Few, if any, American soldiers currently find themselves in enemy hands. But in the long war on which Bush has embarked, that may not always be the case. The bottom line about mistreating captive foes is simple: It is that what goes around comes around. And you don't have to be a closet liberal to understand that.

Churchill:
"The great principle of habeas corpus and trial by jury, which are the supreme protection invented by the British people for ordinary individuals against the state. The power of the executive to cast a man into prison without formulating any charge known to the law, and particularly to deny him judgement by his peers for an indefinite period, is in the highest degree odious, and is the foundation of all totalitarian governments... It is only when extreme danger to the state can be pleaded that this power may be temporarily assumed by the executive, and even so its working must be interpreted with the utmost vigilance by a free parliament... Nothing can be more abhorrent to democracy. This is really the test of civilisation."

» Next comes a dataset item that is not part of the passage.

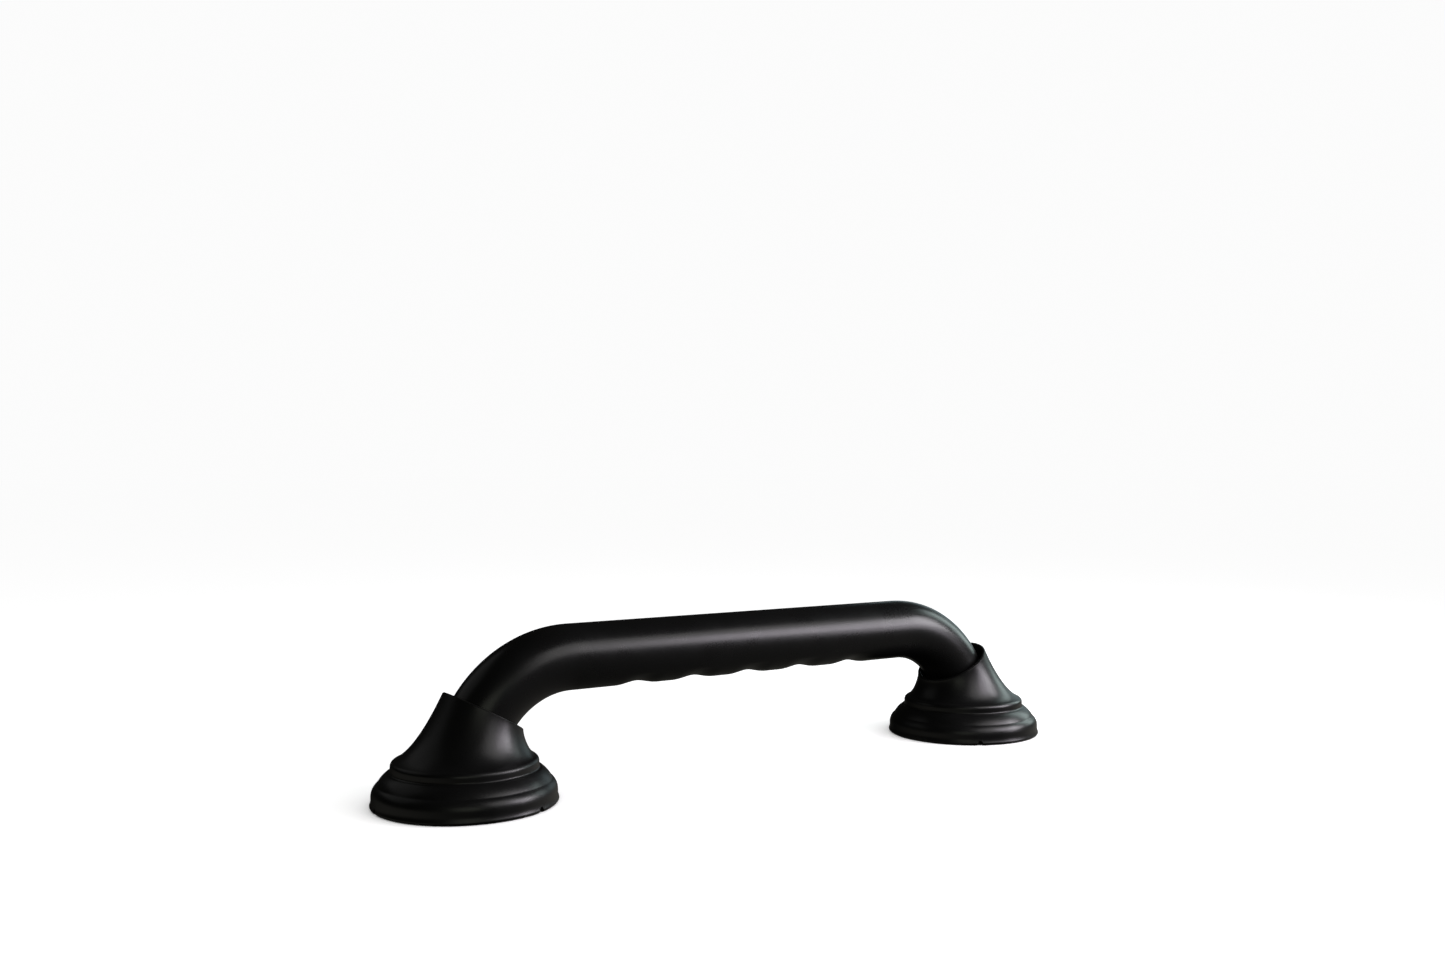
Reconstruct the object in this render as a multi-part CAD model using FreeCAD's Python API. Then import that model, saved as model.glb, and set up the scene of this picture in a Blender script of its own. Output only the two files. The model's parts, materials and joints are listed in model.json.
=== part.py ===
import FreeCAD, Part
import math
import os

# Short grab bar: a bent steel tube with pressed finger grips, a round flange plate
# welded on each end, and a loose stepped cover over each flange.
#
# Millimetres. X runs along the bar, +Z points away from the wall, and Z = 0 is the
# mounting plane. The origin is on that plane, midway between the two feet.
# The left foot, at -X, is modelled, and the right foot is its mirror image.

Vector = FreeCAD.Vector

# Bar
FEET_SPACING = 304.8        # 12 in between the feet's centres
TUBE_R = 15.875             # 1-1/4 in tube
TUBE_WALL = 1.5
AXIS_HEIGHT = 62.4          # tube's centre line above the wall
BEND_R = 52.0               # radius of the tube's centre line in each bend

# Finger grips pressed into the tube's wall side
GRIP_COUNT = 5
GRIP_PITCH = 32.5
GRIP_DEPTH = 1.6            # at the lowest line of the tube
GRIP_RADIUS = 24.0          # along the bar
GRIP_REACH_DEG = 50.0       # how far each grip wraps up either side
GRIP_BLEND_R = 8.0          # rounding where a grip runs out

# Flange plates and their welds
FLANGE_R = 36.5
FLANGE_THICK = 3.0
FLANGE_CHAMFER = 0.8
TUBE_FIT_GAP = 0.05
SCREW_PCD = 57.0
SCREW_HOLE_R = 3.0
SCREW_ANGLES = (60.0, 180.0, 300.0)     # 0 degrees points at the bar's middle
WELD_LEG = 3.6
WELD_SAG = 0.5

# Covers: (radius, height, bulge of the stretch that ends there)
LIP_R = 42.6
LIP_HEIGHT = 1.2
WALL_R = 42.0
RISER_R = 33.55
SHOULDER_R = 32.05
SHOULDER_Z = 20.33
COVER_PROFILE = (
    (LIP_R - 1.0, 0.0, 0.0),
    (LIP_R, LIP_HEIGHT, 0.35),
    (WALL_R + 0.05, 2.6, -0.12),
    (WALL_R, 5.2, 0.0),
    (39.4, 10.3, 0.67),
    (34.5, 15.4, 0.44),
    (RISER_R, 16.2, -0.15),
    (RISER_R, 18.1, 0.0),
    (SHOULDER_R, SHOULDER_Z, 0.41),
)
COVER_WALL = 2.0
CAVITY_PROFILE = (
    (WALL_R - COVER_WALL, -1.0),
    (WALL_R - COVER_WALL, 6.0),
    (37.5, 9.6),
    (32.6, 14.0),
    (RISER_R - COVER_WALL, 14.8),
    (RISER_R - COVER_WALL, 18.3),
    (31.3, 18.5),
)

# Sloped collar: from the shoulder up to a round rim that leans towards the bar's middle
RIM_R = 20.3
RIM_X = 8.9                 # rim's centre from the foot's centre
RIM_Z = 41.2
RIM_TILT = 28.5             # degrees
FLARE_RISE = 0.41           # slope of the flare where it leaves the shoulder
FLARE_PULL = 0.89           # how strongly the shoulder's direction carries on
RIM_PULL = 0.28             # how strongly the rim's direction carries down
RIM_ROUND = 0.8
RING_STEPS = 6
RING_POINTS = 32

# Small things on the cover
NOTCH_R = 1.5
NOTCH_Z = 0.5
NOTCH_ANGLES = (60.0, 180.0, 300.0)
RIB_ANGLES = (75.0, 150.0, 210.0, 285.0)
RIB_GAP = 0.5
RIB_THICK = 1.6
RIB_BOTTOM = 0.6
RIB_TOP = 6.5

FOOT_X = -FEET_SPACING / 2
FOOT = Vector(FOOT_X, 0, 0)
UP = Vector(0, 0, 1)
ALONG = Vector(1, 0, 0)
BEND_Z = AXIS_HEIGHT - BEND_R
BEND_X = FOOT_X + BEND_R


def polar(radius, degrees, z=0.0):
    """A point round the left foot's centre."""
    angle = math.radians(degrees)
    return Vector(FOOT_X + radius * math.cos(angle), radius * math.sin(angle), z)


def solid_of(shape):
    """The one solid that a boolean result holds."""
    if len(shape.Solids) != 1:
        raise ValueError("expected one solid, got %d" % len(shape.Solids))
    return shape.Solids[0]


def save(name, shape):
    solid = solid_of(shape)
    if not solid.isValid():
        raise ValueError("invalid solid: " + name)
    solid.exportStep("parts/" + name + ".step")
    box = solid.optimalBoundingBox()
    size = "%.2f x %.2f x %.2f" % (box.XLength, box.YLength, box.ZLength)
    print("%-16s %10.1f mm3  %s" % (name, solid.Volume, size))


def mirrored(shape):
    return shape.mirror(Vector(0, 0, 0), ALONG)


# Tube

def bent_rod(radius):
    """A solid round rod along the tube's centre line."""
    leg_disc = Part.Face(Part.Wire([Part.makeCircle(radius, Vector(FOOT_X, 0, BEND_Z), UP)]))
    bar_end = Vector(BEND_X, 0, AXIS_HEIGHT)
    leg = Part.makeCylinder(radius, BEND_Z, FOOT, UP)
    bend = leg_disc.revolve(Vector(BEND_X, 0, BEND_Z), Vector(0, 1, 0), 90)
    bar = Part.makeCylinder(radius, -2 * BEND_X, bar_end, ALONG)
    return bar.fuse([bend, leg, mirrored(bend), mirrored(leg)])


def grip_ring(x, offset):
    """A ring whose inner side presses one finger grip, taken in by offset."""
    reach = TUBE_R * math.cos(math.radians(GRIP_REACH_DEG))
    lift = (GRIP_DEPTH ** 2 - 2 * TUBE_R * GRIP_DEPTH) / (2 * (GRIP_DEPTH - TUBE_R + reach))
    inner = TUBE_R + lift - GRIP_DEPTH
    centre = Vector(x, 0, AXIS_HEIGHT + lift)
    return Part.makeTorus(inner + GRIP_RADIUS, GRIP_RADIUS + offset, centre, ALONG)


def grip_edges(shape):
    """The closed crease round each finger grip."""
    return [edge for edge in shape.Edges if isinstance(edge.Curve, Part.BSplineCurve)]


def grip_tube():
    outside = bent_rod(TUBE_R)
    bore = bent_rod(TUBE_R - TUBE_WALL)
    first = -GRIP_PITCH * (GRIP_COUNT - 1) / 2
    for number in range(GRIP_COUNT):
        x = first + number * GRIP_PITCH
        outside = outside.cut(grip_ring(x, 0.0))
        bore = bore.cut(grip_ring(x, TUBE_WALL))
    outside = solid_of(outside).makeFillet(GRIP_BLEND_R, grip_edges(outside))
    return outside.cut(bore)


# Flange and weld

def flange():
    plate = Part.makeCylinder(FLANGE_R, FLANGE_THICK, FOOT, UP)
    top_edges = [edge for edge in plate.Edges if edge.BoundBox.ZMin > FLANGE_THICK / 2]
    plate = plate.makeChamfer(FLANGE_CHAMFER, top_edges)
    plate = plate.cut(Part.makeCylinder(TUBE_R + TUBE_FIT_GAP, FLANGE_THICK, FOOT, UP))
    for angle in SCREW_ANGLES:
        start = polar(SCREW_PCD / 2, angle)
        plate = plate.cut(Part.makeCylinder(SCREW_HOLE_R, FLANGE_THICK, start, UP))
    return plate


def weld_bead():
    """A slightly hollow fillet weld between the tube and the plate."""
    inner = TUBE_R + TUBE_FIT_GAP
    low = Vector(inner, 0, FLANGE_THICK)
    toe = Vector(inner + WELD_LEG, 0, FLANGE_THICK)
    top = Vector(inner, 0, FLANGE_THICK + WELD_LEG)
    middle = (toe + top) * 0.5 - Vector(1, 0, 1).normalize() * WELD_SAG
    edges = [
        Part.LineSegment(low, toe).toShape(),
        Part.Arc(toe, middle, top).toShape(),
        Part.LineSegment(top, low).toShape(),
    ]
    bead = Part.Face(Part.Wire(edges)).revolve(Vector(0, 0, 0), UP, 360)
    return bead.translated(FOOT)


# Cover

def arc_edge(start, end, bulge):
    """A straight edge, or an arc that bulges outwards by the given height."""
    if bulge == 0:
        return Part.LineSegment(start, end).toShape()
    chord = end - start
    outward = Vector(chord.z, 0, -chord.x).normalize()
    return Part.Arc(start, (start + end) * 0.5 + outward * bulge, end).toShape()


def turned(profile):
    """A solid of revolution about the foot's axis from (radius, height, bulge) points."""
    edges = []
    here = Vector(0, 0, profile[0][1])
    for radius, height, bulge in profile:
        point = Vector(radius, 0, height)
        edges.append(arc_edge(here, point, bulge))
        here = point
    top = Vector(0, 0, here.z)
    edges.append(Part.LineSegment(here, top).toShape())
    edges.append(Part.LineSegment(top, edges[0].Vertexes[0].Point).toShape())
    return Part.Face(Part.Wire(edges)).revolve(Vector(0, 0, 0), UP, 360)


def flare_ring(share, base_r, base_z, rim_r):
    """Closed curve a given share of the way from the shoulder up to the rim."""
    tilt = math.radians(RIM_TILT)
    across = Vector(math.cos(tilt), 0, -math.sin(tilt))
    leaving = Vector(math.sin(tilt), 0, math.cos(tilt))
    from_base = 2 * share ** 3 - 3 * share ** 2 + 1
    base_pull = share ** 3 - 2 * share ** 2 + share
    from_rim = 1 - from_base
    rim_pull = share ** 3 - share ** 2
    points = []
    for number in range(RING_POINTS):
        angle = 2 * math.pi * number / RING_POINTS
        cos = math.cos(angle)
        sin = math.sin(angle)
        low = Vector(base_r * cos, base_r * sin, base_z)
        high = Vector(RIM_X, rim_r * sin, RIM_Z) + across * (rim_r * cos)
        reach = (high - low).Length
        inwards = Vector(-cos, -sin, FLARE_RISE).normalize()
        point = low * from_base + high * from_rim
        point += inwards * (base_pull * FLARE_PULL * reach)
        point += leaving * (rim_pull * RIM_PULL * reach)
        points.append(point)
    curve = Part.BSplineCurve()
    curve.interpolate(points, PeriodicFlag=True)
    return Part.Wire([curve.toShape()])


def rim_circle(radius):
    ring = Part.makeCircle(radius)
    ring.rotate(Vector(0, 0, 0), Vector(0, 1, 0), RIM_TILT)
    ring.translate(Vector(RIM_X, 0, RIM_Z))
    return ring


def flare(base_r, base_z, rim_r):
    """The sloped collar as a full solid between the shoulder and the rim."""
    sections = [Part.Wire([Part.makeCircle(base_r, Vector(0, 0, base_z))])]
    for step in range(1, RING_STEPS):
        sections.append(flare_ring(step / RING_STEPS, base_r, base_z, rim_r))
    sections.append(Part.Wire([rim_circle(rim_r)]))
    return Part.makeLoft(sections, True, False)


def cavity():
    """The hollow inside the cover, with a way out through the rim."""
    profile = [(radius, height, 0.0) for radius, height in CAVITY_PROFILE]
    base_r, base_z = CAVITY_PROFILE[-1]
    mouth_r = RIM_R - COVER_WALL
    leaving = Vector(math.sin(math.radians(RIM_TILT)), 0, math.cos(math.radians(RIM_TILT)))
    mouth = Part.makeCylinder(mouth_r, 2 * COVER_WALL, Vector(RIM_X, 0, RIM_Z), leaving)
    return turned(profile).fuse([flare(base_r, base_z, mouth_r), mouth])


def is_rim_edge(edge):
    """True for the two round edges of the collar's rim."""
    return edge.isClosed() and edge.BoundBox.ZMin > SHOULDER_Z + 1


def rib(angle):
    """An upright rib inside the skirt that centres the cover on the flange's edge."""
    inner = FLANGE_R + RIB_GAP
    length = WALL_R - COVER_WALL / 2 - inner
    block = Part.makeBox(length, RIB_THICK, RIB_TOP - RIB_BOTTOM)
    block.translate(Vector(inner, -RIB_THICK / 2, RIB_BOTTOM))
    block.rotate(Vector(0, 0, 0), UP, angle)
    return block


def notch(angle):
    """A cutter for a small arched notch in the cover's lower edge."""
    start = Vector(WALL_R - 2 * COVER_WALL, 0, NOTCH_Z)
    cutter = Part.makeCylinder(NOTCH_R, 3 * COVER_WALL, start, ALONG)
    cutter.rotate(Vector(0, 0, 0), UP, angle)
    return cutter


def cover():
    shell = turned(COVER_PROFILE).fuse(flare(SHOULDER_R, SHOULDER_Z, RIM_R))
    shell = solid_of(shell.cut(cavity()).removeSplitter())
    shell = shell.makeFillet(RIM_ROUND, [edge for edge in shell.Edges if is_rim_edge(edge)])
    shell = shell.fuse([rib(angle) for angle in RIB_ANGLES])
    shell = shell.cut(Part.makeCompound([notch(angle) for angle in NOTCH_ANGLES]))
    return shell.translated(FOOT)


os.makedirs("parts", exist_ok=True)
save("grip_tube", grip_tube())
for piece, shape in (("flange", flange()), ("weld_bead", weld_bead()), ("cover", cover())):
    save("left_" + piece, shape)
    save("right_" + piece, mirrored(shape))
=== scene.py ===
import json
import math

import bmesh
import bpy
from mathutils import Matrix, Vector


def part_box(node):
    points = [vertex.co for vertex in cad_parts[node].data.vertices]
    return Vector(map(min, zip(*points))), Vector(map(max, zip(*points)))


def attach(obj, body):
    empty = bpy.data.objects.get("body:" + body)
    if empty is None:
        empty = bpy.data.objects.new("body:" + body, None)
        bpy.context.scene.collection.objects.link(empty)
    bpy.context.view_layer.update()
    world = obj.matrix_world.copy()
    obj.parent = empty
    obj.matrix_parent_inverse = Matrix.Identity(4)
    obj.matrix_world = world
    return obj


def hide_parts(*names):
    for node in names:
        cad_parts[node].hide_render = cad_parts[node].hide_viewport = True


# Looks of a short black grab bar: a powder-coated tube with pressed finger grips, two
# plates welded to its ends, and two satin moulded covers. Metres, in the frame's axes.

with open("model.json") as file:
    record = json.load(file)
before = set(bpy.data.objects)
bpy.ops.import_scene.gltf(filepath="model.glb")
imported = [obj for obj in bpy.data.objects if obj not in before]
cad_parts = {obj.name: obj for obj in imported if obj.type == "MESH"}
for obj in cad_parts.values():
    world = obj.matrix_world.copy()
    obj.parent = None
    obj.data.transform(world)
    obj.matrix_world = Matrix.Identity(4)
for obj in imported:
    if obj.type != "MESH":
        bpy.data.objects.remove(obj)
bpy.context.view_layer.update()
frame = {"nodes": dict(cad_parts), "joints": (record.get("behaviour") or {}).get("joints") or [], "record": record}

MM = 0.001
joints = {joint["name"]: joint for joint in frame["joints"]}
mounts = {mount["name"]: mount for mount in frame["record"]["mounts"]}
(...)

Rarely would you find me lining up and willing on the David Davis' of this world - against part of their own base it would seem. The Mail today makes me truly ashamed to share space with some Brits. People who would have us behave as the Khmer Rouge and - yes - the Nazis behaved.

They are being enabled by those in our government who permitted this to happen in our name and are still covering up our role. We all know it happened and until that is dealt with we will all have to live with the stain on our democracy.